Geno Prussakov Geno Prussakov is the Founder & Chair of Affiliate Management Days and the CEO & founder of AM Navigator LLC. As an award-winning affiliate marketing expert, he has contributed to the online marketing success of such top brands as Forbes, Nokia, Hallmark, Warner Music, Skype, Forex Club, and hundreds of small businesses.

One Reaction

  1. Last click attribution makes the most sense in the most cases for affiliate payouts. The reality is that the preceding marketing attempts failed, and the last click delivered. Would you pay the realtor that couldn’t sell your house a portion of the commission when the new realtor sells it? Reward the bad salesmen that couldn’t close an account by taking part of the commission away from the one that did?

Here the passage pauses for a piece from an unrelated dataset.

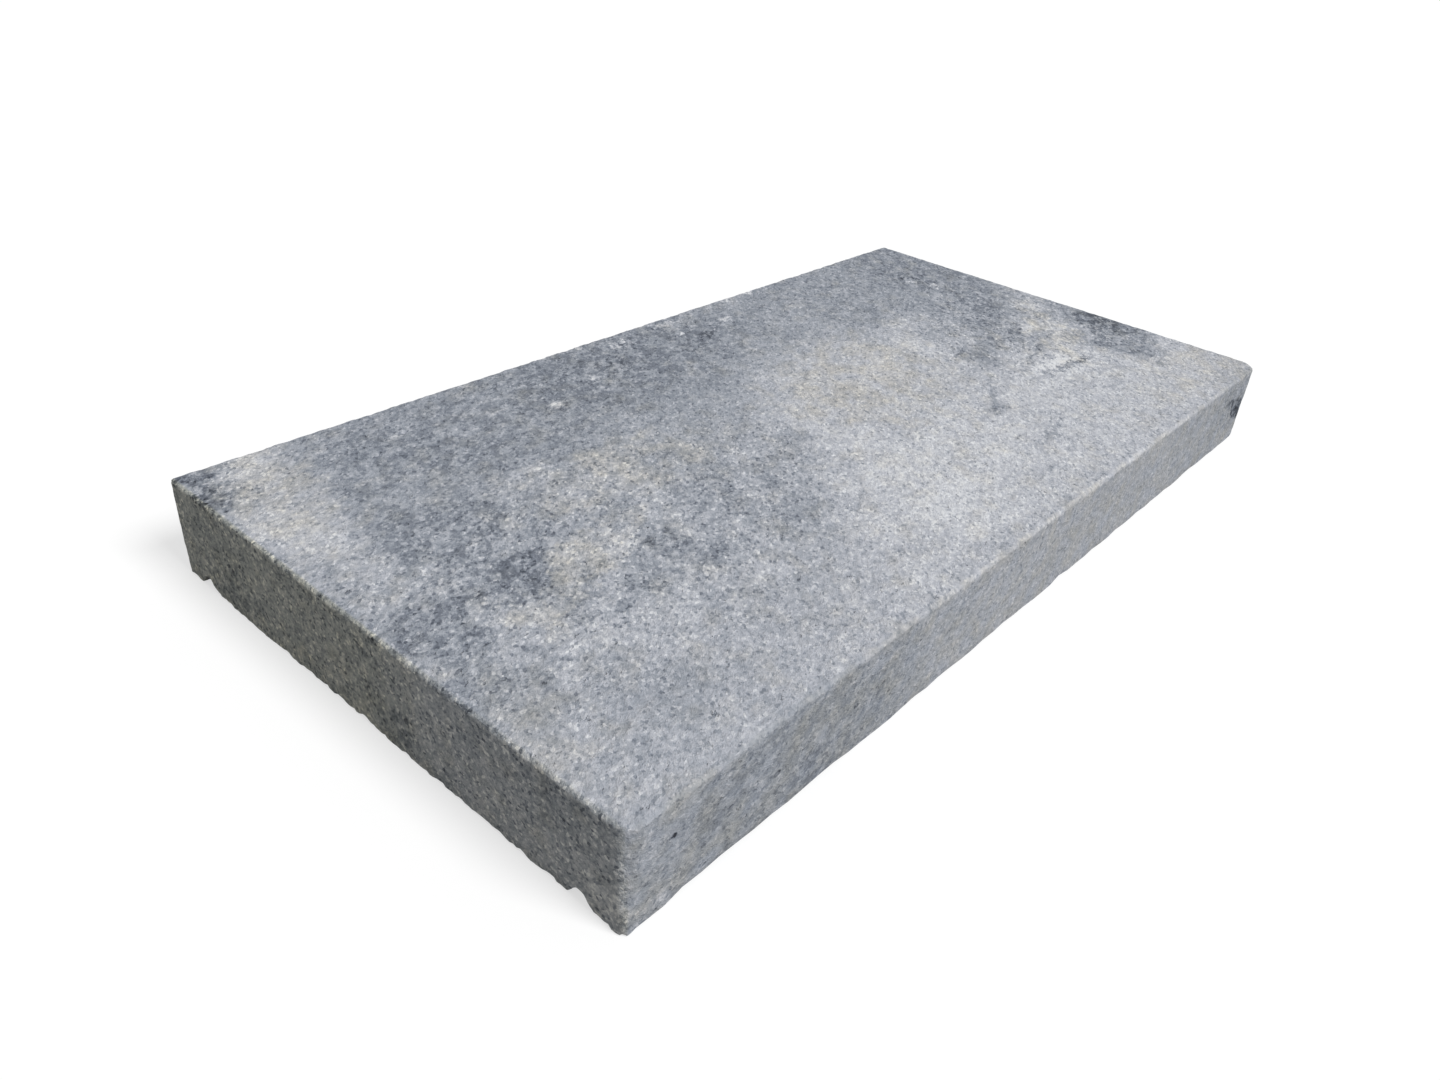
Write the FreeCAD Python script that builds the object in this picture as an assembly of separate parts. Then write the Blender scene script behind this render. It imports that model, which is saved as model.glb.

    Algorithmic attribution is an academic concept being sold as a better way to determine where sales actually come from. But applied to affiliate sales, it’s really just a way to take money out of the hands of the end point marketer and give it to the big banner networks. The affiliate delivers clicks where they weren’t being delivered or maintains users focus on your site. Re-apportioning that ad spend to something that didn’t perform makes little sense.

    Would that same affiliate be credited if the banner ad made the sale after his click failed to convert? Reduce those payouts at your own peril. The last-click networks will end up ruling the long-tail market.